→ **EXERCISE**
Up to and including the line containing "WY, 0]), 'nylon');", please reproduce the lines of the listing below, starting from the top.
□ □ □
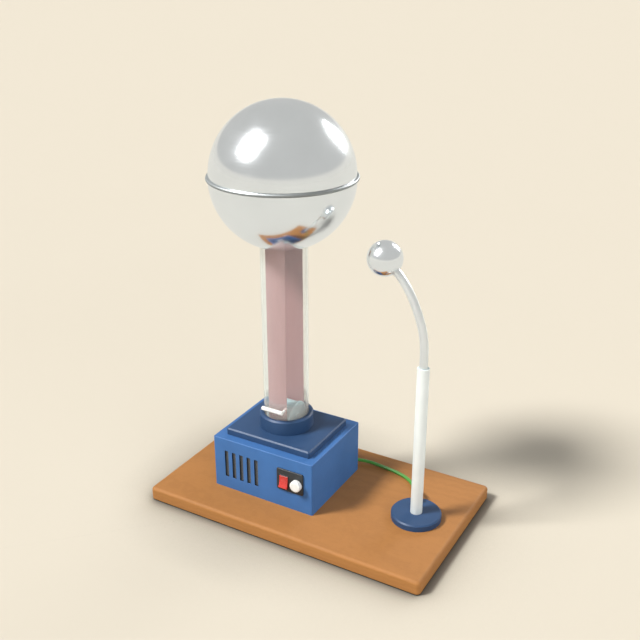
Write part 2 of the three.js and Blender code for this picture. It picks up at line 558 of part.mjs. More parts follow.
function knurled(rOut, rIn, bore, teethCount) {
  const pts = [];
  for (let i = 0; i < teethCount; i++) {
    for (const [f, r] of [[0, rOut], [0.5, rOut], [0.75, rIn]]) {
      const a = 2 * Math.PI * (i + f) / teethCount;
      pts.push(new THREE.Vector2(r * Math.cos(a), r * Math.sin(a)));
    }
  }
  return [pts, circle(0, 0, bore, 12).reverse()];
}

const [nutOut, nutBore] = knurled(7.6, 6.8, 2.8, 12);
const nut = pushed(nutOut, [nutBore], 86.4, 95.0, 'y');
nut.translate(TERM_X, 0, TERM_Z);
place('terminal_nut', nut, 'brass');

// ------------------------------------------------------- discharge ball stand

place('wand_foot', cut(
  turned([[0, BOARD_Z1], [WFOOT_R, BOARD_Z1], [WFOOT_R, WFOOT_Z1 - 2], [WFOOT_R - 2, WFOOT_Z1], [0, WFOOT_Z1]],
    ROUND, 'z', [WX, WY, 0]),
  rod(POST_R + 0.3, POST_Z0 - 0.2, 60, 20, 'z', [WX, WY, 0]),
  rod(SCREW_PILOT, 20, 30, 8, 'z', [WX, WY, 0]),
  rod(2.4, 28.0, 60, 10, 'z', [WTERM[0], WTERM[1], 0])), 'navy');
place('wand_post', pipe(POST_IN, POST_R, POST_Z0, POST_Z1, 20, 'z', [WX, WY, 0]), 'white');
place('post_plug', cut(
  rod(POST_IN - 0.3, POST_Z0 + 0.1, 52, 16, 'z', [WX, WY, 0]),
  rod(SCREW_PILOT, 20, 48, 8, 'z', [WX, WY, 0])), 'nylon');
place('arm_bush', turned([
  [0, 257.5], [POST_IN - 0.3, 257.5], [POST_IN - 0.3, POST_Z1 - 0.4], [ARM_R + 0.3, POST_Z1 - 0.4],
  [ARM_R + 0.3, ARM_Z0 - 0.3], [0, ARM_Z0 - 0.3],
], 16, 'z', [WX, WY, 0]), 'nylon');

const ballIn = [118.8, WY, 443.5];                        // arm end, inside the ball
const armLine = [
  [WX, WY, ARM_Z0], [WX, WY, 285], [WX, WY, 306], [WX - 0.6, WY, 328], [173.5, WY, 351.0], [166.9, WY, 371.6],
  [157.8, WY, 393.3], [145.8, WY, 414.4], [129.6, WY, 434.4], ballIn,
];
place('wand_arm', swept(armLine, ARM_R, 10, 20), 'alu');
const armEnd = new THREE.Vector3(...ballIn);
const armBack = new THREE.Vector3(129.6, WY, 434.4);
const out = armBack.clone().sub(armEnd).normalize();
const from = armEnd.clone().addScaledVector(out, -0.8), to = armEnd.clone().addScaledVector(out, 26);
const ball = turned(Array.from({ length: 13 }, (_, i) => {
  const a = -Math.PI / 2 + Math.PI * i / 12;
  return [Math.max(0, BALL_R * Math.cos(a)), BALL_R * Math.sin(a)];
}).map(([r, h], i) => [i === 0 || i === 12 ? 0 : r, h]), 20, 'z', BALL);
place('discharge_ball', cut(ball, bar(from.toArray(), to.toArray(), ARM_R + 0.9, 12)), 'alu');

place('wand_stud', rod(2.0, 28.3, 47.0, 10, 'z', [WTERM[0], WTERM[1], 0], 0.5), 'brass');
const [wnutOut, wnutBore] = knurled(6.0, 5.3, 2.3, 10);
const wnut = pushed(wnutOut, [wnutBore], 37.6, 44.6, 'z');
wnut.translate(WTERM[0], WTERM[1], 0);
place('wand_nut', wnut, 'brass');

// ------------------------------------------------------------------ green lead

// ring tongue and barrel at each end; the tongue lies across its stud
const dA = [0.8, 0, -0.6];
const lugAy = 87.6;             // middle of the barrel, y
const aRing = pushed(circle(TERM_X, TERM_Z, 6.0, 12), [circle(TERM_X, TERM_Z, 2.9, 10).reverse()], 84.6, 86.0, 'y');
const aEnd = [TERM_X + dA[0] * 16.5, lugAy, TERM_Z + dA[2] * 16.5];
place('lug_housing', join(aRing,
  bar([TERM_X + dA[0] * 4.2, 85.3, TERM_Z + dA[2] * 4.2], [TERM_X + dA[0] * 9.4, 85.3, TERM_Z + dA[2] * 9.4], 0.69, 5),
  bar([TERM_X + dA[0] * 8.8, lugAy, TERM_Z + dA[2] * 8.8], aEnd, 3.0, 8)), 'copper');

const dB = [-0.28, 0.96];
const lugBz = 38.9;
const bRing = pushed(circle(WTERM[0], WTERM[1], 5.2, 12), [circle(WTERM[0], WTERM[1], 2.4, 10).reverse()], 35.9, 37.3, 'z');
const bEnd = [WTERM[0] + dB[0] * 14.5, WTERM[1] + dB[1] * 14.5, lugBz];
place('lug_wand', join(bRing,
  bar([WTERM[0] + dB[0] * 3.8, WTERM[1] + dB[1] * 3.8, 36.6], [WTERM[0] + dB[0] * 8.4, WTERM[1] + dB[1] * 8.4, 36.6], 0.69, 5),
  bar([WTERM[0] + dB[0] * 7.6, WTERM[1] + dB[1] * 7.6, lugBz], bEnd, 2.9, 8)), 'copper');

const leadLine = [
  [aEnd[0] + dA[0] * 0.35, lugAy, aEnd[2] + dA[2] * 0.35], [2.09, 87.85, 38.05], [6.95, 89.23, 35.25],
  [17.84, 94.97, 31.95], [29.45, 100.11, 30.52], [41.82, 103.06, 29.38], [54.52, 104.01, 28.28], [67.27, 103.62, 27.54],
  [80.0, 102.4, 27.1], [92.64, 100.5, 27.1], [105.06, 97.45, 27.1], [117.08, 93.12, 27.1], [128.0, 86.51, 27.1],
  [137.66, 78.14, 27.25], [146.72, 69.39, 29.34], [155.01, 60.66, 33.6], [161.62, 50.61, 37.84],
  [163.84, 45.34, 38.75], [bEnd[0] + dB[0] * 0.4, bEnd[1] + dB[1] * 0.4, lugBz],
];
place('earth_lead', swept(leadLine, LEAD_R, 8, 36), 'green');

// ------------------------------------------------------------- inside wiring

place('wire_inlet_switch', swept([
  [INLET_X + 6, 52.4, INLET_Z], [INLET_X + 8, 46, 70], [-48, 36, 92], [-36, 8, 101], [-26, -22, 98],
  [ROCK_X, -44, 86], [ROCK_X, -50.4, ROCK_Z + 6.9],
], 1.2, 6, 14), 'black');
place('wire_switch_board', swept([
  [ROCK_X, -50.4, ROCK_Z - 7.7], [ROCK_X - 0.5, -47.2, 62], [-25.5, -38.6, 58], [-29, -35, 53], [-29, -35, 47.5],
], 1.2, 6, 9), 'black');
place('wire_board_motor', swept([
  [-4, -35.5, 46.5], [-4, -35.5, 52], [0, -26, 62], [4, -8, 66], [0.5, 0.5, 63], [-5.4, 0.5, 61],
], 1.2, 6, 11), 'black');

// ---------------------------------------------------------------------- screws

bosses.forEach(([x, y], i) => {
  place('housing_screw_' + (i + 1), turned([
    [0, 7.0], [SCREW_HEAD_R, 7.0], [SCREW_HEAD_R, 10.0], [SCREW_R, 10.7], [SCREW_R, 60], [0, 62],
  ], 10, 'z', [x, y, 0]), 'steel');
});
place('wand_screw', turned([
  [0, 7.0], [SCREW_HEAD_R, 7.0], [SCREW_HEAD_R, 10.0], [SCREW_R, 10.7], [SCREW_R, 42], [0, 44],
], 10, 'z', [WX, WY, 0]), 'steel');

export default object;
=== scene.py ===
"""Finish of an electrostatic belt generator with a discharge ball on a post.

Lengths below are in millimetres unless a line says otherwise, and are turned into
metres where a mesh is made. +Z is up, -Y is the front of the housing.
"""

import math

import bpy
import bmesh
import numpy as np
from mathutils import Matrix, Vector
from mathutils.geometry import tessellate_polygon


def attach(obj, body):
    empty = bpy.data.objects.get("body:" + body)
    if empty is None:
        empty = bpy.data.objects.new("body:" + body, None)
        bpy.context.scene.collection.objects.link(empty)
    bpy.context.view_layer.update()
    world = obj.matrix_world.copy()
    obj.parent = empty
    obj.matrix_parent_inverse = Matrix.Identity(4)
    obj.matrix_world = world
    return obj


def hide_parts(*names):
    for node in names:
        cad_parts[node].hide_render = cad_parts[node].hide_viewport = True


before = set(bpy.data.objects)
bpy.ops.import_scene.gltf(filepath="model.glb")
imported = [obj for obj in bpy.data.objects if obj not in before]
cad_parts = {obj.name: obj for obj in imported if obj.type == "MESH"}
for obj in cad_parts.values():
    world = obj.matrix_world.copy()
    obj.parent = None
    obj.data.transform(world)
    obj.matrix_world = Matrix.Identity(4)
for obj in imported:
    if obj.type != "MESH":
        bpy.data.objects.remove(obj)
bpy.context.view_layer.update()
scene = bpy.context.scene
MM = 0.001

# ------------------------------------------------------------------ dimensions

BOARD_X, BOARD_Y, BOARD_Z0, BOARD_Z1 = 249.0, 145.0, 1.8, 24.0
HX0, HX1, HY0, HY1, HZ0, HZ1 = -159.2, 31.3, -79.9, 80.8, 24.0, 118.0
WALL = 3.0
PX0, PX1, PY0, PY1, PZ1 = -143.0, 17.0, -64.7, 61.7, 130.0
AX, AY = -64.6, 0.5
COLLAR_R, COLLAR_Z1 = 44.9, 155.0
TUBE_R, TUBE_IN, TUBE_Z1 = 37.6, 35.4, 532.0
LOWER_Z, UPPER_Z = 146.0, 520.0
BELT_IN, BELT_T, BELT_HALF = 26.3, 1.0, 17.4
MOTOR_Z, DRIVE_X = 60.0, AX - 26.5
DOME_Z, DOME_R, DOME_T, MOUTH_R = 556.0, 112.0, 1.2, 38.3   # upper half
BOWL_Z, BOWL_R = 553.6, 112.8                               # lower half
BEAD_Z, BEAD_R, BEAD_RING = 553.5, 2.9, 113.1
SEAT_Z0, SEAT_Z1 = 449.8, 459.0
COMB_Y, COMB_Z, COMB_X0, COMB_X1 = -43.2, 173.5, -84.5, -46.8
PANEL_X0, PANEL_X1, PANEL_Z0, PANEL_Z1, PANEL_Y = -33.8, 15.6, 57.5, 96.6, HY0 - 2.4
ROCK_X, ROCK_Y, ROCK_Z, ROCK_TILT = -20.3, -80.5, 73.8, 9.6
KNOB_X, KNOB_Z, KNOB_R = 5.0, 76.3, 9.6
INLET_X, INLET_Z = -60.0, 62.0
TERM_X, TERM_Z = -14.0, 50.0
WX, WY, WFOOT_R, WFOOT_Z1 = 177.8, 1.0, 40.6, 35.2
POST_R, POST_IN, POST_Z0, POST_Z1 = 9.6, 7.9, 27.2, 292.0
ARM_R, ARM_Z0 = 6.4, 262.4
BALL, BALL_R = (108.8, 1.0, 453.0), 27.0
WTERM = (169.0, 28.0)
LEAD_R = 2.9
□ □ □
→ **ANSWER TO THIS EXERCISE**
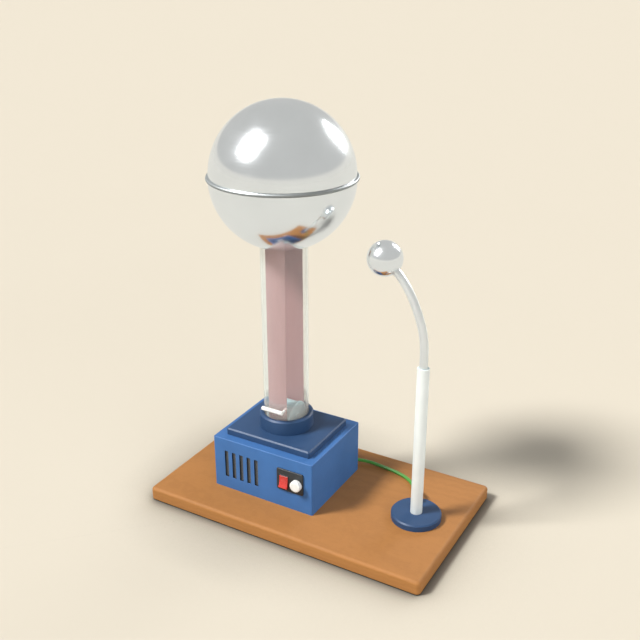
Write part 2 of the three.js and Blender code for this picture. It picks up at line 558 of part.mjs. More parts follow.
function knurled(rOut, rIn, bore, teethCount) {
  const pts = [];
  for (let i = 0; i < teethCount; i++) {
    for (const [f, r] of [[0, rOut], [0.5, rOut], [0.75, rIn]]) {
      const a = 2 * Math.PI * (i + f) / teethCount;
      pts.push(new THREE.Vector2(r * Math.cos(a), r * Math.sin(a)));
    }
  }
  return [pts, circle(0, 0, bore, 12).reverse()];
}

const [nutOut, nutBore] = knurled(7.6, 6.8, 2.8, 12);
const nut = pushed(nutOut, [nutBore], 86.4, 95.0, 'y');
nut.translate(TERM_X, 0, TERM_Z);
place('terminal_nut', nut, 'brass');

// ------------------------------------------------------- discharge ball stand

place('wand_foot', cut(
  turned([[0, BOARD_Z1], [WFOOT_R, BOARD_Z1], [WFOOT_R, WFOOT_Z1 - 2], [WFOOT_R - 2, WFOOT_Z1], [0, WFOOT_Z1]],
    ROUND, 'z', [WX, WY, 0]),
  rod(POST_R + 0.3, POST_Z0 - 0.2, 60, 20, 'z', [WX, WY, 0]),
  rod(SCREW_PILOT, 20, 30, 8, 'z', [WX, WY, 0]),
  rod(2.4, 28.0, 60, 10, 'z', [WTERM[0], WTERM[1], 0])), 'navy');
place('wand_post', pipe(POST_IN, POST_R, POST_Z0, POST_Z1, 20, 'z', [WX, WY, 0]), 'white');
place('post_plug', cut(
  rod(POST_IN - 0.3, POST_Z0 + 0.1, 52, 16, 'z', [WX, WY, 0]),
  rod(SCREW_PILOT, 20, 48, 8, 'z', [WX, WY, 0])), 'nylon');
place('arm_bush', turned([
  [0, 257.5], [POST_IN - 0.3, 257.5], [POST_IN - 0.3, POST_Z1 - 0.4], [ARM_R + 0.3, POST_Z1 - 0.4],
  [ARM_R + 0.3, ARM_Z0 - 0.3], [0, ARM_Z0 - 0.3],
], 16, 'z', [WX, WY, 0]), 'nylon');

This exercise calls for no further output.